Não é difícil percecionar a interpenetração entre tauroctonia e tauromaquia, contudo, se se quiser empreender uma indagação antropológica significativa, não é possível transcurar o seguinte: enquanto a tauroctonia assenta em pressupostos mítico-teológicos que denotam um certo sentido de veneração para com o animal, a tauromaquia, por seu turno, possui um caráter
maioritariamente lúdico. Foi, aliás, a sua ludicidade que promoveu todo o desenvolvimento da “arte” tauromáquica. Emprego o termo “arte” considerando sobretudo a génese etimológica da palavra, demarcando-me do habitual nexo de enaltecimento estético de um fenómeno particular.
Se o “espetáculo tauromáquico” pode ou não ser interpretado como uma manifestação artística – no sentido mais trivial da expressão –, é uma interrogação à qual não dedicarei qualquer esforço reflexivo.
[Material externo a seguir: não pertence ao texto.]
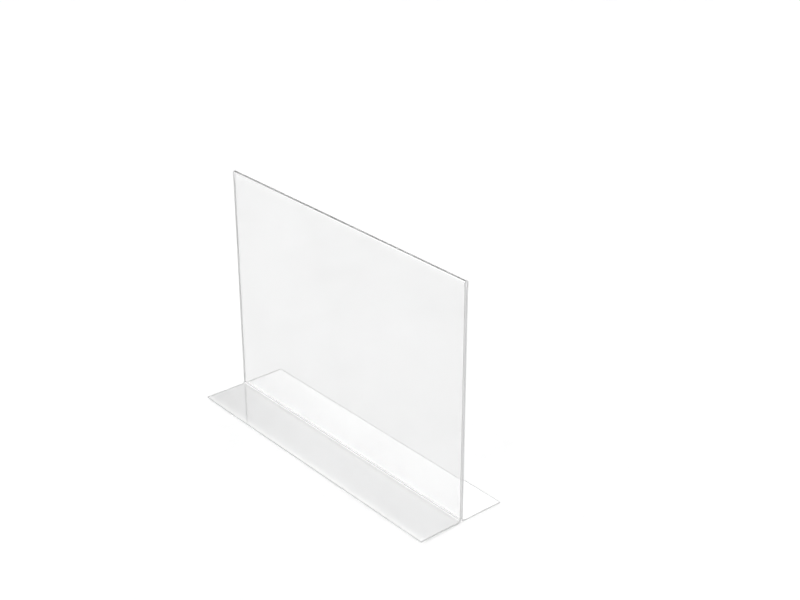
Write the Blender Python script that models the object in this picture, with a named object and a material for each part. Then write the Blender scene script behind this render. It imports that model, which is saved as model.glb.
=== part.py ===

A razão explica-se com facilidade…
Quer a resposta seja afirmativa ou negativa, a sujeição premeditada de um animal a um estado de inegável consternação é, e será sempre, uma prática moralmente condenável. O reconhecimento de que a tauromaquia é inextricável da identidade cultural de um povo – como asseverou Ortega y Gasset a respeito da história do seu próprio país –, não é, no meu entender, suficiente para se considerar válida a sua prossecução.
Se este fosse o critério de aceitabilidade no tocante à ação humana, ter-se-ia verificado, no decurso da história, uma estagnação ético-axiológica intransponível. Felizmente, tal não sucedeu. O ser humano não é um ser acabado, mas sim um ser em construção, um ser cuja perfetibilidade se relaciona de forma íntima com a regência de uma praxis prudencial. Deste modo, parece-me salutar que, quer a tradição cultural quer a arte, ocupem uma posição de subalternidade face à fundamentação racional da ação humana.
Em conformidade com o raciocínio aduzido nas primeiras linhas deste texto, concluo, portanto, reiterando a firme convicção de que a dignidade da vida é inviolável e que, por conseguinte, toda e qualquer prática que desrespeite ou viole este princípio, deverá sucumbir sob a égide de um compromisso ético que nos aproxime de uma vivência mais humana (e menos antropocêntrica).